Наиболее значительным и известным трудом Гольбаха считается «Система природы, или О законах мира физического и мира духовного» (1770). Он представлял собой систематизацию воззрений естествоиспытателей и материалистов XVIII ст., разностороннюю аргументацию их системы мировоззрения. «Библия материализма», как прозвали эту фундаментальную работу после опубликования, не осталась незамеченной, более того — возникает потребность в еще одном издании, на свет одна за другой появляются написанные от руки копии книги. Ее успех внушал немалое беспокойство церкви и властям, и в итоге она оказывается в списке запрещенных книг, а в августе 1770 г. парламент Парижа приговорил «Систему природы» к публичному сожжению. Гольбах остался безнаказанным только благодаря отличной конспирации, ведь авторство он держал в секрете даже от друзей.
После 1770 г., в атмосфере вызревания буржуазной революции, Гольбах продолжает развивать нашумевшую «Систему природы» в целом ряде работ, которые составили десяток томов. Среди них были работы «Социальная система», «Естественная политика», «Всеобщая мораль», «Этократия» и др., в которых, по большому счету, содержалась новая революционно-буржуазная программа в социально-политической сфере. Красной нитью во всех сочинениях философа-материалиста проходила мысль о необходимости просвещения, донесения до народа истины, освобождения его от теологических заблуждений, которые губительны для него.
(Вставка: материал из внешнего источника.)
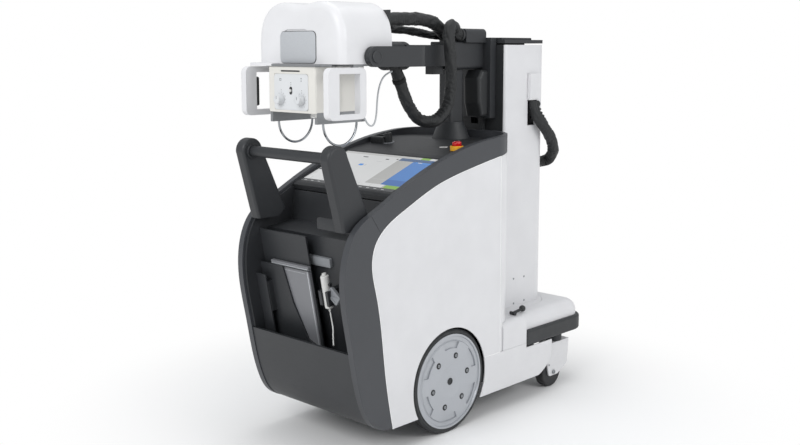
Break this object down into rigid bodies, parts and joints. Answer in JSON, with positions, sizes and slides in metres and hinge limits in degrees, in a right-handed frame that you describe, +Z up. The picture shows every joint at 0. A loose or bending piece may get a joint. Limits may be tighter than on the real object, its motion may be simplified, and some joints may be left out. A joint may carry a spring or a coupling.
{
  "type": "mobile_xray_machine",
  "caption": "Mobile digital x-ray machine with a folding telescopic arm, tilting tube head, drive wheels, castors and a detector bin.",
  "frame": {"origin": "On the floor, under the middle of the machine", "axes": "+X is the machine's right-hand side, +Y points to the column end, +Z is up"},
  "size_m": [0.555, 1.4234, 1.537],
  "materials": {
    "charcoal_shell": "satin moulded plastic",
    "grey_band": "satin painted plastic",
    "white_cover": "satin white plastic",
    "warm_white": "satin white plastic",
    "control_face": "matt",
    "chassis_steel": "black powder coat",
    "module_case": "black anodised",
    "grey_metal": "satin",
    "bright_aluminium": "brushed",
    "wheel_rim": "satin silver",
    "tyre_rubber": "matt",
    "black_rubber": "matt",
    "black_plastic": "fine grain",
    "chrome_wire": "polished",
    "screen": "lit glass",
    "detector_shell": "satin",
    "switch_grey": "satin",
    "stop_red": "gloss",
    "stop_yellow": "satin",
    "black_fabric": "woven sleeve",
    "grey_cable": "satin"
  },
  "bodies": {
    "chassis": {"base_frame": "chassis_steel", "power_modules": "module_case", "drive_motors": "bright_aluminium", "front_cover": "charcoal_shell", "side_bands": "grey_band", "side_panels": "white_cover", "side_skirts": "white_cover", "base_cover": "white_cover", "bumper": "black_rubber", "console_top": "charcoal_shell", "display_panel": "screen", "bin_tray": "charcoal_shell", "bin_guides": "charcoal_shell", "handle_paddles": "charcoal_shell", "handle_bar": "charcoal_shell", "rest_post": "charcoal_shell", "reader_holder": "black_plastic", "estop_base": "stop_yellow", "hand_switch_cord": "grey_cable"},
    "stop_button": {"estop_button": "stop_red"},
    "detector": {"detector": "detector_shell"},
    "hand_switch": {"hand_switch": "switch_grey"},
    "hand_switch_button": {"hand_switch_button": "warm_white"},
    "brake_pedal": {"brake_pedal": "black_plastic"},
    "drive_wheel_right": {"drive_rim_right": "wheel_rim", "drive_tyre_right": "tyre_rubber"},
    "drive_wheel_left": {"drive_rim_left": "wheel_rim", "drive_tyre_left": "tyre_rubber"},
    "castor_swivel_right": {"castor_fork_right": "white_cover"},
    "castor_swivel_left": {"castor_fork_left": "white_cover"},
    "castor_wheel_right": {"castor_wheel_right": "black_rubber"},
    "castor_wheel_left": {"castor_wheel_left": "black_rubber"},
    "column": {"column_cover": "white_cover", "column_front": "black_plastic", "column_frame": "chassis_steel", "cable_hood": "white_cover", "column_sleeve": "black_fabric"},
    "mast": {"mast": "charcoal_shell", "carriage": "charcoal_shell", "cable_guide": "black_plastic", "arm_outer": "charcoal_shell", "head_cable_upper": "black_fabric", "head_cable_lower": "black_fabric", "head_cable_far": "black_fabric"},
    "arm_middle": {"arm_middle": "charcoal_shell"},
    "arm_inner": {"arm_inner": "charcoal_shell"},
    "fork": {"fork": "charcoal_shell"},
    "head": {"head_housing": "white_cover", "head_plate": "grey_metal", "head_rear_cover": "black_plastic", "xray_tube": "bright_aluminium", "head_grips": "white_cover", "head_lead": "grey_cable"},
    "collimator": {"collimator_housing": "warm_white", "collimator_panel": "control_face", "accessory_rails": "grey_metal", "wire_loops": "chrome_wire"},
    "knob_right": {"collimator_knob_right": "control_face"},
    "knob_left": {"collimator_knob_left": "control_face"},
    "lamp_button": {"lamp_button": "switch_grey"}
  },
  "joints": [
    {"name": "drive_right_roll", "type": "hinge", "parent": "chassis", "child": "drive_wheel_right", "pos_m": [0.2535, -0.153, 0.19], "axis": [1, 0, 0], "continuous": true},
    {"name": "drive_left_roll", "type": "hinge", "parent": "chassis", "child": "drive_wheel_left", "pos_m": [-0.2535, -0.153, 0.19], "axis": [1, 0, 0], "continuous": true},
    {"name": "castor_right_swivel", "type": "hinge", "parent": "chassis", "child": "castor_swivel_right", "pos_m": [0.22, 0.565, 0.19], "axis": [0, 0, 1], "continuous": true},
    {"name": "castor_right_roll", "type": "hinge", "parent": "castor_swivel_right", "child": "castor_wheel_right", "pos_m": [0.22, 0.525, 0.0625], "axis": [1, 0, 0], "continuous": true},
    {"name": "castor_left_swivel", "type": "hinge", "parent": "chassis", "child": "castor_swivel_left", "pos_m": [-0.22, 0.565, 0.19], "axis": [0, 0, 1], "continuous": true},
    {"name": "castor_left_roll", "type": "hinge", "parent": "castor_swivel_left", "child": "castor_wheel_left", "pos_m": [-0.22, 0.525, 0.0625], "axis": [1, 0, 0], "continuous": true},
    {"name": "column_swivel", "type": "hinge", "parent": "chassis", "child": "column", "pos_m": [0, 0.46, 0.338], "axis": [0, 0, 1], "range_deg": [-85, 155]},
    {"name": "mast_lift", "type": "slide", "parent": "column", "child": "mast", "axis": [0, 0, 1], "range_m": [0, 0.55]},
    {"name": "arm_reach", "type": "slide", "parent": "mast", "child": "arm_middle", "axis": [0, -1, 0], "range_m": [0, 0.13], "deforming": ["head_cable_upper", "head_cable_lower", "head_cable_far"]},
    {"name": "arm_reach_inner", "type": "slide", "parent": "arm_middle", "child": "arm_inner", "axis": [0, -1, 0], "range_m": [0, 0.13], "deforming": ["head_cable_upper", "head_cable_lower", "head_cable_far"]},
    {"name": "head_roll", "type": "hinge", "parent": "arm_inner", "child": "fork", "pos_m": [0, -0.174, 1.356], "axis": [0, 1, 0], "range_deg": [-90, 90], "deforming": ["head_cable_upper", "head_cable_lower", "head_cable_far"]},
    {"name": "head_tilt", "type": "hinge", "parent": "fork", "child": "head", "pos_m": [0, -0.485, 1.356], "axis": [1, 0, 0], "range_deg": [-90, 30], "deforming": ["head_cable_upper", "head_cable_lower", "head_cable_far"]},
    {"name": "collimator_turn", "type": "hinge", "parent": "head", "child": "collimator", "pos_m": [0, -0.535, 1.327], "axis": [0, 0, 1], "range_deg": [-90, 90], "deforming": ["head_lead"]},
    {"name": "knob_right_turn", "type": "hinge", "parent": "collimator", "child": "knob_right", "pos_m": [0.054, -0.652, 1.214], "axis": [0, 1, 0], "range_deg": [-150, 150]},
    {"name": "knob_left_turn", "type": "hinge", "parent": "collimator", "child": "knob_left", "pos_m": [-0.05, -0.652, 1.214], "axis": [0, 1, 0], "range_deg": [-150, 150]},
    {"name": "lamp_button_press", "type": "slide", "parent": "collimator", "child": "lamp_button", "axis": [0, 1, 0], "range_m": [0, 0.003], "stiffness_N_per_m": 400, "springref_m": -0.001},
    {"name": "stop_press", "type": "slide", "parent": "chassis", "child": "stop_button", "axis": [0, 0.1499, -0.9887], "range_m": [0, 0.005], "stiffness_N_per_m": 1500, "springref_m": -0.001},
    {"name": "detector_lift", "type": "slide", "parent": "chassis", "child": "detector", "axis": [0, -0.1908, 0.9816], "range_m": [0, 0.28]},
    {"name": "hand_switch_lift", "type": "slide", "parent": "chassis", "child": "hand_switch", "axis": [0, -0.1908, 0.9816], "range_m": [0, 0.08], "deforming": ["hand_switch_cord"]},
    {"name": "hand_switch_press", "type": "slide", "parent": "hand_switch", "child": "hand_switch_button", "axis": [0, 0.1908, -0.9816], "range_m": [0, 0.0035], "stiffness_N_per_m": 300, "springref_m": -0.001},
    {"name": "brake_lever", "type": "hinge", "parent": "chassis", "child": "brake_pedal", "pos_m": [0.226, 0.278, 0.352], "axis": [1, 0, 0], "range_deg": [0, 25]}
  ],
  "couplings": [
    {"joint": "arm_reach_inner", "follows": "arm_reach", "ratio": 1}
  ]
}
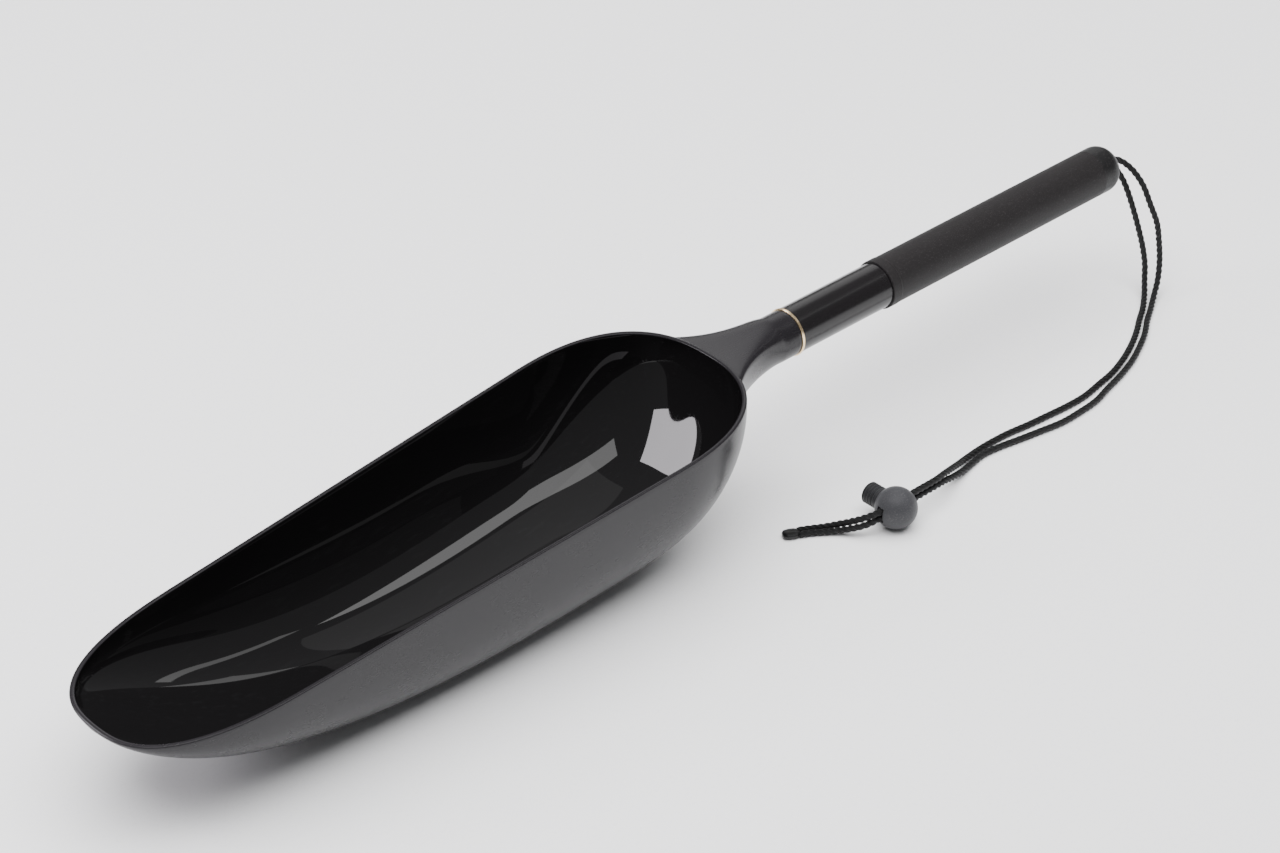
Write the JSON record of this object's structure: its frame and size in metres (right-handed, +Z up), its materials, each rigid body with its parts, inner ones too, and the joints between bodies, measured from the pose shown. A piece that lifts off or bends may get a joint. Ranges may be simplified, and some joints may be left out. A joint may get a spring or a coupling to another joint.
{
  "type": "hand scoop",
  "caption": "Long trough-shaped hand scoop in gloss black with a flared neck, a screw-on round handle with a sleeve grip, a thin gold ring and a cord lanyard with a spring cord lock.",
  "frame": {"origin": "on the ground, midway between the scoop's lip and the handle's butt, under the handle's centre line", "axes": "+X from the lip to the butt along the handle's centre line, +Y to the left of someone who faces along +X, +Z up out of the open trough"},
  "size_m": [0.5821, 0.1348, 0.0714],
  "materials": {
    "moulded_black": "moulded black plastic, glossy inside, satin outside",
    "gloss_tube": "lacquered black tube",
    "grip": "matt grained grip sleeve",
    "cap": "matt moulded rubber",
    "gold_ring": "polished gold-coloured metal",
    "brass": "turned brass",
    "steel": "turned stainless steel",
    "cord": "black twisted nylon cord",
    "cord_melted": "melted nylon",
    "lock_grey": "satin moulded plastic",
    "button_grey": "satin moulded plastic with ribs"
  },
  "bodies": {
    "handle": {"handle_tube": "gloss_tube", "threaded_insert": "brass", "grip_sleeve": "grip", "butt_cap": "cap", "lanyard_knot": "cord", "lanyard_strand_a": "cord", "lanyard_strand_b": "cord", "cord_seal": "cord_melted"},
    "ring": {"trim_ring": "gold_ring"},
    "head": {"scoop": "moulded_black", "thread_stud": "steel"},
    "lock": {"lock_body": "lock_grey", "lock_spring": "steel"},
    "button": {"lock_button": "button_grey"}
  },
  "joints": [
    {"name": "head_turn", "type": "hinge", "parent": "handle", "child": "ring", "pos_m": [0.07795, 0, 0.06008], "axis": [-1, 0, 0], "range_deg": [0, 3960]},
    {"name": "head_draw", "type": "slide", "parent": "ring", "child": "head", "axis": [-1, 0, 0], "range_m": [0, 0.01398]},
    {"name": "lock_slide", "type": "slide", "parent": "handle", "child": "lock", "axis": [1, 0, 0], "range_m": [0, 0.014]},
    {"name": "button_press", "type": "slide", "parent": "lock", "child": "button", "axis": [0, -1, 0], "range_m": [0, 0.004], "stiffness_N_per_m": 900, "springref_m": -0.003, "deforming": ["lock_spring"]}
  ],
  "couplings": [
    {"joint": "head_draw", "follows": "head_turn", "m_per_rad": 0.00020213}
  ]
}
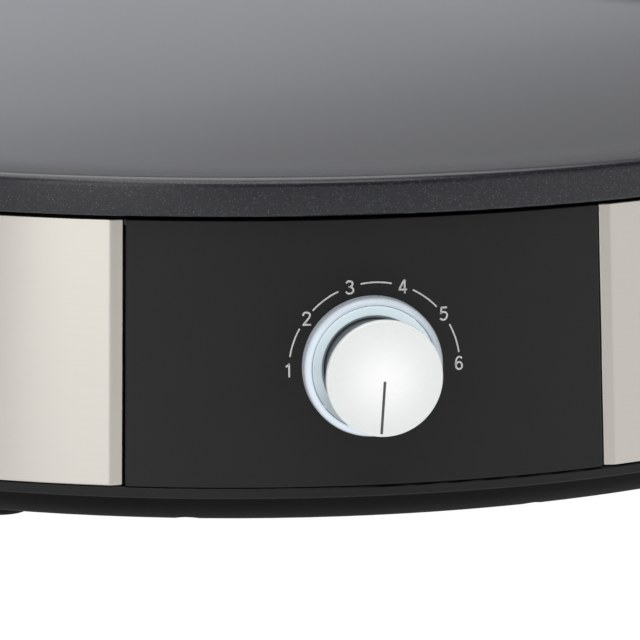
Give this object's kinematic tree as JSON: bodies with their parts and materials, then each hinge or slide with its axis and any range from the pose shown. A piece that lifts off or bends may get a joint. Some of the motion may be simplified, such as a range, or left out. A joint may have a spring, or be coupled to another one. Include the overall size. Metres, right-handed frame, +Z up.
{
  "type": "electric crepe maker",
  "caption": "Countertop electric crepe maker: round cast griddle plate on a low drum with brushed side bands and a black control panel with a ring-lit temperature knob.",
  "frame": {"origin": "on the drum's axis at table level, under the centre of the six feet", "axes": "+Z up out of the cooking surface, -Y towards the control panel, +X to the right seen from the front"},
  "size_m": [0.35, 0.3759, 0.082],
  "materials": {
    "plate_coating": "satin",
    "brushed_steel": "satin",
    "black_plastic": "matte",
    "foot_rubber": "matte",
    "ring_glow": "satin",
    "bezel_white": "satin",
    "cap_white": "satin",
    "knob_grey": "satin",
    "pointer_dark": "matte",
    "zinc_steel": "satin",
    "spring_steel": "satin",
    "element_steel": "satin",
    "aluminised": "satin",
    "ceramic_white": "matte",
    "brass": "satin",
    "board_green": "satin",
    "lamp_white": "gloss",
    "thermostat_plastic": "matte",
    "copper": "satin",
    "lead_brown": "satin",
    "lead_blue": "satin",
    "lead_earth": "satin",
    "gland_nylon": "satin"
  },
  "bodies": {
    "housing": {"griddle_plate": "plate_coating", "heating_element": "element_steel", "element_clips": "spring_steel", "element_clip_screws": "zinc_steel", "element_insulators": "ceramic_white", "element_terminals": "spring_steel", "heat_reflector": "aluminised", "reflector_spacers": "zinc_steel", "reflector_screws": "zinc_steel", "upper_ring": "zinc_steel", "plate_washers": "spring_steel", "plate_screws": "zinc_steel", "support_posts": "zinc_steel", "lower_post_screws": "zinc_steel", "upper_post_screws": "zinc_steel", "front_panel": "black_plastic", "rear_panel": "black_plastic", "panel_screws": "zinc_steel", "base_pan": "black_plastic", "rubber_feet": "foot_rubber", "side_band_left": "brushed_steel", "side_band_right": "brushed_steel", "light_ring": "ring_glow", "ring_bezel": "bezel_white", "led_board": "board_green", "leds": "lamp_white", "board_screws": "zinc_steel", "thermostat_bush": "brass", "bush_nut": "brass", "thermostat_bracket": "zinc_steel", "bracket_screws": "zinc_steel", "thermostat_body": "thermostat_plastic", "thermostat_terminals": "brass", "sensor_bulb": "copper", "capillary_tube": "copper", "bulb_clips": "spring_steel", "bulb_clip_screws": "zinc_steel", "limiter": "ceramic_white", "limiter_clamp": "spring_steel", "limiter_screws": "zinc_steel", "terminal_block": "ceramic_white", "block_screws": "brass", "live_lead": "lead_brown", "neutral_lead": "lead_blue", "heater_lead": "lead_brown", "earth_lead": "lead_earth", "earth_lug": "brass", "gland_body": "gland_nylon", "gland_nut": "gland_nylon", "gland_seal": "foot_rubber", "gland_locknut": "gland_nylon"},
    "knob": {"knob_body": "knob_grey", "knob_cap": "cap_white", "knob_pointer": "pointer_dark", "knob_clip": "spring_steel", "thermostat_shaft": "spring_steel"}
  },
  "joints": [
    {"name": "knob_turn", "type": "hinge", "parent": "housing", "child": "knob", "pos_m": [0, -0.18, 0.03905], "axis": [0, 1, 0], "range_deg": [0, 267]}
  ]
}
Гольбаху принадлежит заслуга перевода на французский язык работ, написанных шведскими и немецкими учеными, философами прошлого. В период с 1751 по 1760 г. им было опубликовано не меньше тринадцати томов таких трудов. Он не просто переводил чужие работы, а сопровождал их комментариями, вносил изменения и дополнения, причем достаточно ценные, что позволяет говорить и о такого рода вкладе в некоторые научные отрасли.
Последней датой в биографии знаменитого просветителя стало
21 июля 1789 года. А вот высказывания и цитаты Поля Анри Гольбаха, в которых дана оценка злодеяний христианства, стали основанием пирамиды атеизма и живы до сих пор.
Евангелие действительно принесло «не мир, но меч». От апостолов и до нашего времени христианский мир раздирается ненавистью, преследованием и яростью.
Если бы в этом мире не было зла, человек никогда не помышлял бы о божестве.
Служители Церкви очень часто позволяли народам с оружием в руках защищать дело Божье, но они никогда не допускали бунта против реального зла и очевидного насилия.
Истина являет себя лишь здоровому духу в здоровом теле.
Можно подумать, что религиозная мораль только для того и придумана, чтобы разрушить общество, превратить людей в первобытных дикарей.
Говорят, что бог терпелив. Но терпеть явное зло — не значит ли обнаруживать бессилие или даже соучастие в этом зле?
Делать счастливыми других — вот самый верный способ стать счастливым в этом мире; быть добродетельным — значит заботиться о счастье себе подобных.
Догмы всякой религии оказываются нелепостью с точки зрения другой религии, проповедующей иные, столь же бессмысленные доктрины.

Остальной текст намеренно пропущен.